Processing i = 2 (nums[2] = 5):

• Check j = 0: nums[0] = 1 < 5 ✓
  • f[2] = 1 < f[0] + 1 = 2, so update: f[2] = 2, cnt[2] = 1
• Check j = 1: nums[1] = 3 < 5 ✓
  • f[2] = 2 < f[1] + 1 = 3, so update: f[2] = 3, cnt[2] = 1
• After processing: f[2] = 3, cnt[2] = 1
• Update globals: mx = 3, ans = 1

Processing i = 3 (nums[3] = 4):

• Check j = 0: nums[0] = 1 < 4 ✓
  • f[3] = 1 < f[0] + 1 = 2, so update: f[3] = 2, cnt[3] = 1
• Check j = 1: nums[1] = 3 < 4 ✓
  • f[3] = 2 < f[1] + 1 = 3, so update: f[3] = 3, cnt[3] = 1
• Check j = 2: nums[2] = 5 > 4 ✗ (skip)
• After processing: f[3] = 3, cnt[3] = 1
• Update globals: mx = 3, ans = 1 + 1 = 2 (another subsequence of length 3)

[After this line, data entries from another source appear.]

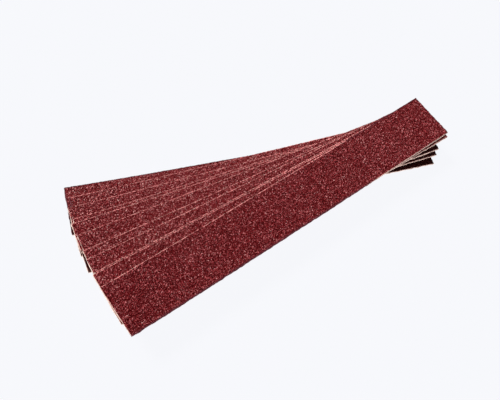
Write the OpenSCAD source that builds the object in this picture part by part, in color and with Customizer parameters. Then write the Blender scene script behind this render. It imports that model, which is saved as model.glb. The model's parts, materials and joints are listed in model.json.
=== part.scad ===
// A fan of loose cloth-backed sanding strips for a sanding stick.
// Every strip is three bonded layers: woven cloth, a resin make coat and the abrasive grain.
// The strips lie one on another, each turned a little further than the one above it.

/* [Strip] */
// Length of one strip
strip_l = 150; // [120:1:180]
// Width of one strip
strip_w = 20; // [18:0.5:24]
// Thickness of the woven cloth backing
cloth_t = 0.5; // [0.3:0.05:0.5]
// Thickness of the resin make coat that holds the grain
make_t = 0.1; // [0.05:0.05:0.1]
// Thickness of the abrasive grain with its thin size coat
grain_t = 0.45; // [0.3:0.05:0.45]

/* [Curl] */
// Length of the flat middle stretch that a strip rests on
flat_l = 50; // [30:5:80]
// How far each end curls up, towards the grain side
curl_h = 0.9; // [0.2:0.1:0.9]

/* [Fan] */
// Height from one strip's underside to the next one's
pitch = 1.25; // [1.25:0.05:1.6]
// Swivel point of the fan, measured along the top strip from its left end
pivot_x = 139; // [125:1:145]
// Swivel point of the fan, measured across the top strip from its front edge
pivot_y = 13; // [8:1:16]
// How far each strip is turned from the one above it, from the top strip down
turn_step = [2.6, 0, 2.1, 1.6, 2.8, 3.0, 0.7, 2.8, 1.2, 3.6]; // [0:0.1:6]
// How far each strip has slipped along itself, from the top strip down
slip = [0, 0, 1.0, 0.5, 0.6, 0.7, -0.1, 0.9, 0.0, 1.2, -0.3]; // [-2:0.1:2]
// How far each strip has slipped sideways, from the top strip down
drift = [0, -0.7, 0.3, 1.3, 1.5, 1.7, 0, 0.5, -0.6, 1.1, -2.3]; // [-3:0.1:2]

/* [Hidden] */
curl_cuts = 10; // straight cuts that follow each curled end
strips = len(slip);

function label(layer, k) = str(layer, "_", k < 10 ? "0" : "", k);

// Angle of strip k from the top strip, which is strip 1
function turned(k) = k == 1 ? 0 : turned(k - 1) + turn_step[k - 2];

// Plan position of a strip's point (x, y) once the strip has slipped and been turned
function plan(k, x, y) =
    let (a = -turned(k), u = x + slip[k - 1] - pivot_x, v = y + drift[k - 1] - pivot_y)
    [pivot_x + u * cos(a) - v * sin(a), pivot_y + u * sin(a) + v * cos(a)];

// The fan stands on z = 0 with the middle of its outline over the origin
outline = [for (k = [1 : strips], x = [0, strip_l], y = [0, strip_w]) plan(k, x, y)];
function middle(values) = (min(values) + max(values)) / 2;
centre = [middle([for (p = outline) p.x]), middle([for (p = outline) p.y])];

// Height of a strip's curl at x, flat in the middle and a parabola towards each end
end_l = (strip_l - flat_l) / 2;
function curl(x) = curl_h * pow(max(0, abs(x - strip_l / 2) - flat_l / 2) / end_l, 2);
left_cuts = [for (i = [0 : curl_cuts]) end_l * i / curl_cuts];
cuts = concat(left_cuts, [for (x = left_cuts) x + end_l + flat_l]);

// One layer of a strip lying along X: its side outline carried across the width
module layer(bottom, thickness) {
    upper = [for (x = cuts) [x, bottom + thickness + curl(x)]];
    lower = [for (i = [len(cuts) - 1 : -1 : 0]) [cuts[i], bottom + curl(cuts[i])]];
    translate([0, strip_w, 0])
        rotate([90, 0, 0])
            linear_extrude(strip_w)
                polygon(concat(upper, lower));
}

// Puts a strip's layer in its place in the fan, strip 1 on top
module in_fan(k) {
    translate([pivot_x - centre.x, pivot_y - centre.y, (strips - k) * pitch])
        rotate(-turned(k))
            translate([slip[k - 1] - pivot_x, drift[k - 1] - pivot_y, 0])
                children();
}

// Woven cotton cloth that carries the strip
module cloth_backing(k) {
    color("#d8b8a4") in_fan(k) layer(0, cloth_t);
}

// Cured resin that bonds the grain to the cloth
module make_coat(k) {
    color("#5a1f1e") in_fan(k) layer(cloth_t, make_t);
}

// Packed aluminium-oxide grain under its thin size coat
module grain_coat(k) {
    color("#7c2c31") in_fan(k) layer(cloth_t + make_t, grain_t);
}

for (k = [1 : strips]) {
    cloth_backing(k);
    make_coat(k);
    grain_coat(k);
}
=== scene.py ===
# %% [markdown]
# # A fan of eleven sanding strips
#
# A sanding stick takes narrow strips of cloth-backed abrasive. Eleven of them lie here in a fan, grain side
# up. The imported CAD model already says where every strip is, how thick its layers are and how it curls. This
# lesson adds what a plain slab lacks: single grains, the weave of the cloth, and frayed, chipped cut edges.

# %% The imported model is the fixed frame
import json

import bpy
import numpy as np
from mathutils import Matrix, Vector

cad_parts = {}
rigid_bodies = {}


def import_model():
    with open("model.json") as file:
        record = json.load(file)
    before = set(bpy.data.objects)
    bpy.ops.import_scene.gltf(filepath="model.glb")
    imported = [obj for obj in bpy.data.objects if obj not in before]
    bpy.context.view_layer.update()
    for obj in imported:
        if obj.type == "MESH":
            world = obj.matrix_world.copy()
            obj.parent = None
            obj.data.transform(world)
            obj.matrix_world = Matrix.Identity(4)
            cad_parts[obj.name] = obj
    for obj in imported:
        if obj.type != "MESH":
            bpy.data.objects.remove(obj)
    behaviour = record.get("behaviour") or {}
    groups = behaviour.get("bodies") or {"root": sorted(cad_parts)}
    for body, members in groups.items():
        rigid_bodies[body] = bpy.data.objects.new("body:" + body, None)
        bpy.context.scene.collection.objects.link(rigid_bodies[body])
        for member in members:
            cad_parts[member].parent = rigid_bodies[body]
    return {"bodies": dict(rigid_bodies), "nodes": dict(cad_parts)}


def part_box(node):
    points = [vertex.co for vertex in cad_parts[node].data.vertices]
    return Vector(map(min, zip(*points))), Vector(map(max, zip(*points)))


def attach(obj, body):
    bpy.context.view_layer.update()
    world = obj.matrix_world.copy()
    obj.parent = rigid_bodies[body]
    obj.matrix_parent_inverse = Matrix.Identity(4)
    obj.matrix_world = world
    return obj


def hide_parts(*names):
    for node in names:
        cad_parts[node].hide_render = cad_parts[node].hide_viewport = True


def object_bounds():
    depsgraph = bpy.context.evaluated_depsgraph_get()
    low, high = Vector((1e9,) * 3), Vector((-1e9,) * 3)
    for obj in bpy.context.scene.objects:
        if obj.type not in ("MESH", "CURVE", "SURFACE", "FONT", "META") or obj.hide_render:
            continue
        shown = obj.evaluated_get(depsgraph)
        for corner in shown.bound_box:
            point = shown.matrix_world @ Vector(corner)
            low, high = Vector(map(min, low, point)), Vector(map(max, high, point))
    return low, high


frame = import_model()
cad_box = [list(corner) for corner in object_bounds()]
MM = 0.001
STRIPS = sum(name.startswith("strip_") for name in frame["bodies"])
print(f"{STRIPS} strips, and the CAD box runs from {cad_box[0]} to {cad_box[1]}")

# %% [markdown]
# ## The eye
#
# A product shot of flat strips needs a steep view, or their faces shrink to lines. The camera could be placed
# by trial, but here it is built from five plain facts: how steeply it looks down, the ground direction it
# looks in, how far it is rolled, how far away it is, and the point on the top strip's level that it looks
# at. From those its three axes follow by cross products, so each fact can be changed without upsetting the
# others.

# %% Camera
LOOK_DOWN = np.radians(62.33)
LOOK_TOWARDS = np.radians(39.41)
ROLL = np.radians(16.07)
EYE_DISTANCE = 229.2 * MM
AIM = np.array([-14.28 * MM, -11.43 * MM, cad_box[1][2]])

ground = np.array([np.cos(LOOK_TOWARDS), np.sin(LOOK_TOWARDS), 0.0])
forward = np.cos(LOOK_DOWN) * ground - np.array([0.0, 0.0, np.sin(LOOK_DOWN)])
level_right = np.array([ground[1], -ground[0], 0.0])
level_up = np.cross(level_right, forward)
right = np.cos(ROLL) * level_right + np.sin(ROLL) * level_up
up = np.cos(ROLL) * level_up - np.sin(ROLL) * level_right

camera = bpy.data.objects.new("eye", bpy.data.cameras.new("eye"))
camera.data.sensor_width = 36.0
camera.data.lens = 44.7
camera.data.clip_start = 0.01
axes = np.eye(4)
axes[:3, 0] = right
axes[:3, 1] = up
axes[:3, 2] = -forward
axes[:3, 3] = AIM - forward * EYE_DISTANCE
camera.matrix_world = Matrix(axes.tolist())
bpy.context.scene.collection.objects.link(camera)
bpy.context.scene.camera = camera
print("the eye is at", axes[:3, 3].round(3))

# %% [markdown]
# ## Node trees in short
#
# Every finish below is a small tree of nodes. Writing each node and link by hand is long, so a few helpers do
# it. The first makes an empty material with its shader, and the next two add a node and fill its sockets. A
# value that is a socket gets linked, and any other value is typed into the node's own field.

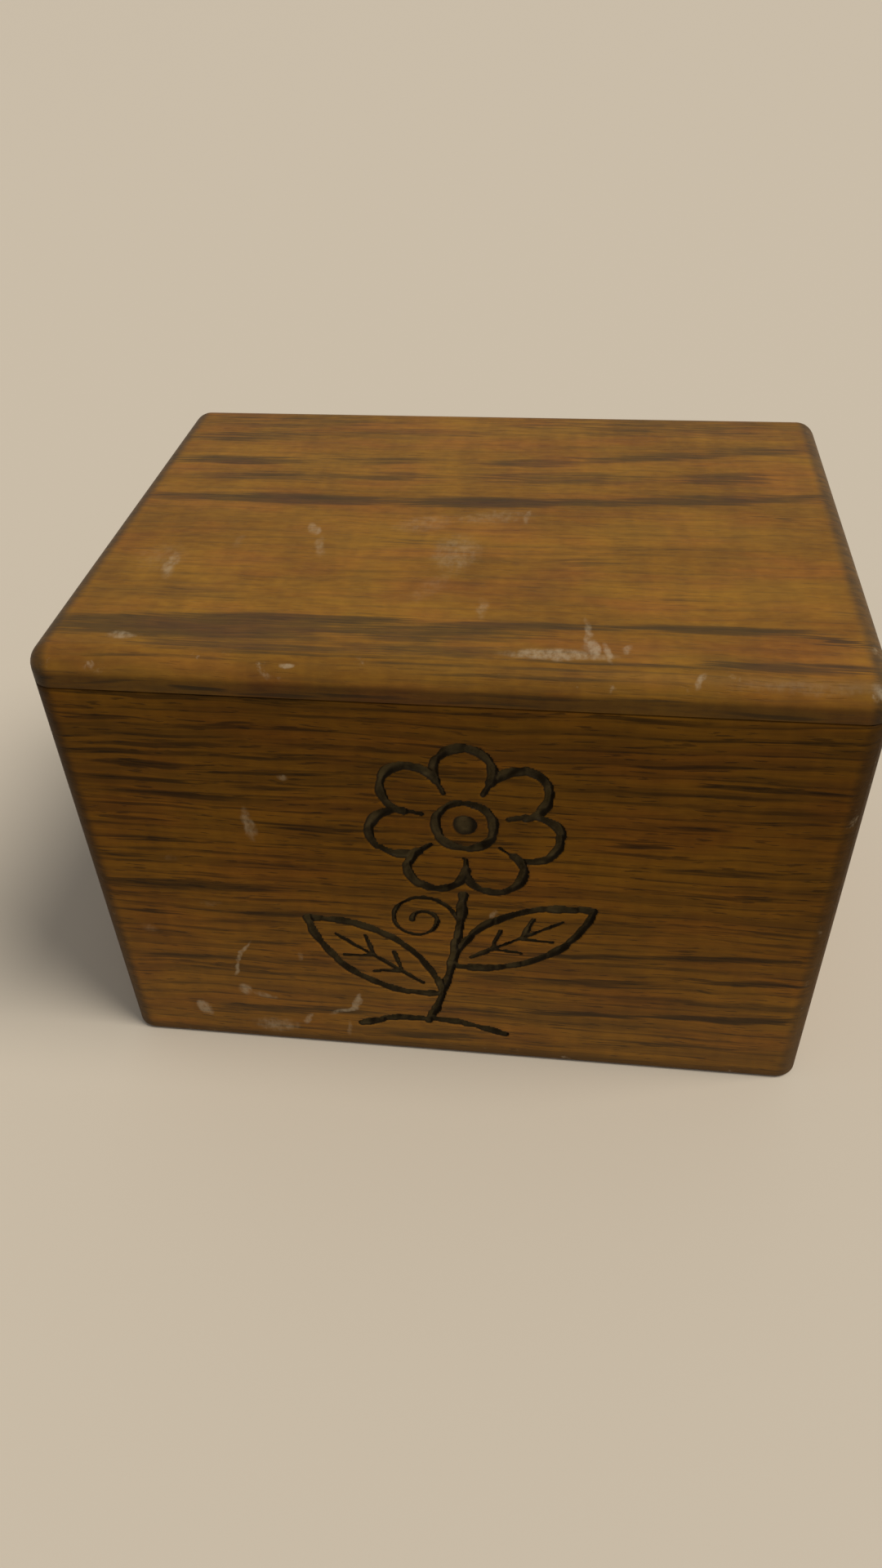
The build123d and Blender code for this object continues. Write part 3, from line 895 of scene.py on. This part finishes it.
def studio():
    """A pale floor, an even pale surround and one wide soft sun from above and the right."""
    floor_mesh = bpy.data.meshes.new("floor")
    reach = 8.0
    corners = [(-reach, -reach, 0), (reach, -reach, 0), (reach, reach, 0), (-reach, reach, 0)]
    floor_mesh.from_pydata(corners, [], [(0, 1, 2, 3)])
    floor = bpy.data.objects.new("floor", floor_mesh)
    bpy.context.scene.collection.objects.link(floor)
    g = Graph("floor")
    dress(floor, g.finish(floor_pale, 0.85, specular=0.1))

    # The surround lights the box softly, and looks paler behind it than its light is
    world = bpy.data.worlds.new("studio")
    world.use_nodes = True
    tree = world.node_tree
    surround = tree.nodes["Background"]
    surround.inputs["Color"].default_value = (0.95, 0.97, 1.0, 1.0)
    surround.inputs["Strength"].default_value = 0.36
    backdrop = tree.nodes.new("ShaderNodeBackground")
    backdrop.inputs["Color"].default_value = (0.62, 0.60, 0.56, 1.0)
    path = tree.nodes.new("ShaderNodeLightPath")
    either = tree.nodes.new("ShaderNodeMixShader")
    tree.links.new(path.outputs["Is Camera Ray"], either.inputs[0])
    tree.links.new(surround.outputs[0], either.inputs[1])
    tree.links.new(backdrop.outputs[0], either.inputs[2])
    tree.links.new(either.outputs[0], tree.nodes["World Output"].inputs["Surface"])
    bpy.context.scene.world = world
    data = bpy.data.lights.new("key", "SUN")
    data.energy = 2.4
    data.angle = math.radians(28)
    data.color = (1.0, 0.97, 0.92)
    key = bpy.data.objects.new("key", data)
    key.rotation_euler = Vector((0.60, -0.12, 1.0)).to_track_quat("Z", "Y").to_euler()
    bpy.context.scene.collection.objects.link(key)
    bpy.context.scene.view_settings.view_transform = "Standard"


front = front_wall()
sheet = felt_sheet()
felt_material = felt("felt_green")
dress(sheet, felt_material)

# Streaks at even heights along the back and the sides, and the painted shade with which the walls and
# the lid's rim darken with height
side_streaks = [(3 + 6.2 * i + 1.9 * math.sin(2.7 * i), 2.0 + 0.6 * math.sin(i), 0.9) for i in range(16)]
wall_shade = (5.0, 95.0, 0.0, 0.40)
lid_side_shade = (99.4, 101.0, 0.55, 0.0)
front_wood = wood(
    "front_wood",
    (0, 2, 1),
    2.0,
    wall_hues,
    wall_shade,
    bands=front_bands,
    pale_marks=front_scuffs,
    grooves=True,
    foot_bounce_light=0.05,
)
dress(front, front_wood)
for name, axes, seed in (("back", (0, 2, 1), 21.0), ("left", (1, 2, 0), 35.0), ("right", (1, 2, 0), 48.0)):
    dress(nodes[name + "_wall"], wood(name + "_wood", axes, seed, wall_hues, wall_shade, side_streaks))
lid_wood = wood(
    "lid_wood",
    (0, 1, 2),
    5.0,
    lid_hues,
    lid_side_shade,
    bands=lid_bands,
    pale_marks=lid_scuffs_and_sheen,
    tilt=0.8,
    stripes=0.22,
    arris_shade=0.2,
    end_shade=0.9,
    gloss=0.1,
)
dress(nodes["lid_board"], lid_wood)
dress(nodes["base_panel"], plain_wood("base_wood", (0, 1), 9.0))
hinge_metal = brass("hinge_brass", 3.0)
screw_metal = brass("screw_brass", 8.0)
for name, node in nodes.items():
    if name.endswith("screws"):
        dress(node, screw_metal)
    elif "hinge" in name:
        dress(node, hinge_metal)

camera()
studio()
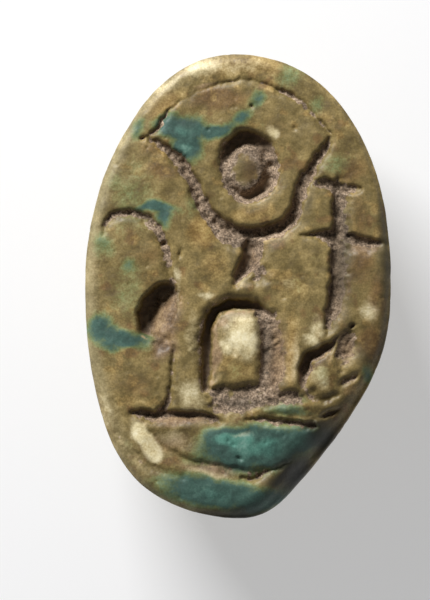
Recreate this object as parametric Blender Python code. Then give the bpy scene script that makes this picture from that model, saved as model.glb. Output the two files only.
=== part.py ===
"""Scaraboid: a small oval seal bead of glazed stone, flat and carved on one face, domed behind.

It lies on its domed back with the carved face up. Metres, +Z up. The origin is under the middle
of the oval, on the flat spot that the bead rests on. +Y runs along the oval, to the end where
the fan is carved.
"""

import math

import bmesh
import bpy
from mathutils import Vector

# Driving sizes of the bead
LENGTH = 0.0160
WIDTH = 0.0105
HEIGHT = 0.0065
GIRDLE_DEPTH = 0.0021
FLAT_SPOT_LENGTH = 0.0042
FLAT_SPOT_WIDTH = 0.0028
EDGE_ROUND = 0.00040
WORN_CORNER_WIDTH = 0.00100
WORN_CORNER_DROP = 0.00100
BORE_DIAMETER = 0.0016
BORE_DEPTH = 0.0031

# Depths of the carving, from the flat face down
FAN_LEFT_DEPTH = 0.00042
FAN_RIGHT_DEPTH = 0.00044
FAN_STEM_DEPTH = 0.00040
FAN_TOP_DEPTH = 0.00014
RING_DEPTH = 0.00047
HOOK_DEPTH = 0.00030
LEAF_DEPTH = 0.00050
LEFT_LINE_DEPTH = 0.00022
BASE_LINE_DEPTH = 0.00020
ARCH_DEPTH = 0.00052
CHANNEL_DEPTH = 0.00034
ARCH_FLOOR_DEPTH = 0.00029
STAFF_DEPTH = 0.00033
UPPER_BAR_DEPTH = 0.00024
LOWER_BAR_DEPTH = 0.00027
SOCKET_DEPTH = 0.00040
BOWL_TOP_DEPTH = 0.00017
BOWL_CURVE_DEPTH = 0.00025

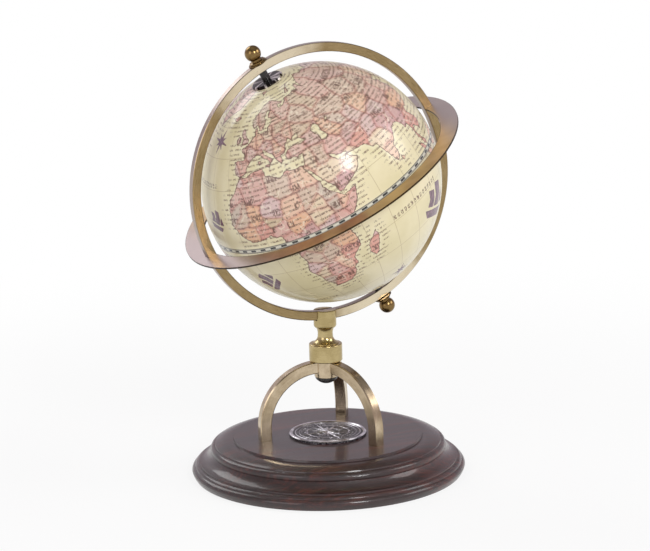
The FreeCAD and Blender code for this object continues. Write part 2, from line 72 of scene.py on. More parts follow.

Processing i = 4 (nums[4] = 7):

• Check j = 0: nums[0] = 1 < 7 ✓
  • f[4] = 1 < f[0] + 1 = 2, so update: f[4] = 2, cnt[4] = 1
• Check j = 1: nums[1] = 3 < 7 ✓
  • f[4] = 2 < f[1] + 1 = 3, so update: f[4] = 3, cnt[4] = 1
• Check j = 2: nums[2] = 5 < 7 ✓
  • f[4] = 3 < f[2] + 1 = 4, so update: f[4] = 4, cnt[4] = 1
• Check j = 3: nums[3] = 4 < 7 ✓
  • f[4] = 4 == f[3] + 1 = 4, so add counts: cnt[4] = 1 + 1 = 2
• After processing: f[4] = 4, cnt[4] = 2
• Update globals: mx = 4, ans = 2

Final State:

• f = [1, 2, 3, 3, 4] (lengths of longest subsequences ending at each position)
• cnt = [1, 1, 1, 1, 2] (counts of such subsequences)
• Answer: 2 (two longest increasing subsequences of length 4)

The two subsequences are [1, 3, 5, 7] and [1, 3, 4, 7], both captured by our count at position 4.

Solution Implementation

Time and Space Complexity

The time complexity is O(n^2), where n is the length of the array nums. This is because we have two nested loops - the outer loop iterates through all indices i from 0 to n-1, and for each i, the inner loop iterates through all indices j from 0 to i-1. This results in approximately n * (n-1) / 2 comparisons, which simplifies to O(n^2).

The space complexity is O(n), where n is the length of the array nums. The algorithm uses two auxiliary arrays f and cnt, each of size n, to store the length of the longest increasing subsequence ending at each position and the count of such subsequences respectively. Additionally, a few constant space variables (mx, ans, i, j) are used, but these don't affect the overall space complexity. Therefore, the total space complexity is O(n) + O(n) + O(1) = O(n).

Learn more about how to find time and space complexity quickly.

Common Pitfalls

Pitfall: Forgetting to Update Count When Finding Equal Length Subsequences

One of the most common mistakes in this problem is incorrectly handling the count array when multiple subsequences of the same length can end at position i. Developers often forget to accumulate counts from all valid previous positions.

Incorrect Implementation:

for j in range(i):
    if nums[j] < nums[i]:
        if dp[i] < dp[j] + 1:
            dp[i] = dp[j] + 1
            count[i] = count[j]  # Only storing the last count

This implementation overwrites count[i] each time instead of accumulating when finding multiple paths of the same optimal length.

Correct Implementation:

for j in range(i):
    if nums[j] < nums[i]:
        if dp[i] < dp[j] + 1:
            dp[i] = dp[j] + 1
            count[i] = count[j]  # Reset count for new maximum
        elif dp[i] == dp[j] + 1:
            count[i] += count[j]  # Accumulate count for equal length

Pitfall: Incorrect Initialization of Count Array

Another mistake is initializing the count array to 0 instead of 1. Each element by itself forms a valid subsequence of length 1, so there's always at least one subsequence ending at each position.

Incorrect:

count = [0] * n  # Wrong: missing the single-element subsequences

Correct:

count = [1] * n  # Each element counts as one subsequence of length 1

Pitfall: Not Handling the Final Answer Accumulation Properly

Some implementations incorrectly return count[n-1] or max(count) instead of properly accumulating all counts that correspond to the maximum length.

Incorrect:

return count[n-1]  # Wrong: only considers subsequences ending at last position

Correct:

for i in range(n):
    # ... DP logic ...
    if max_length < dp[i]:
        max_length = dp[i]
        result = count[i]
    elif max_length == dp[i]:
        result += count[i]  # Accumulate all subsequences with max length
return result

These pitfalls can lead to undercounting the total number of longest increasing subsequences, producing incorrect results even when the algorithm correctly identifies the maximum length.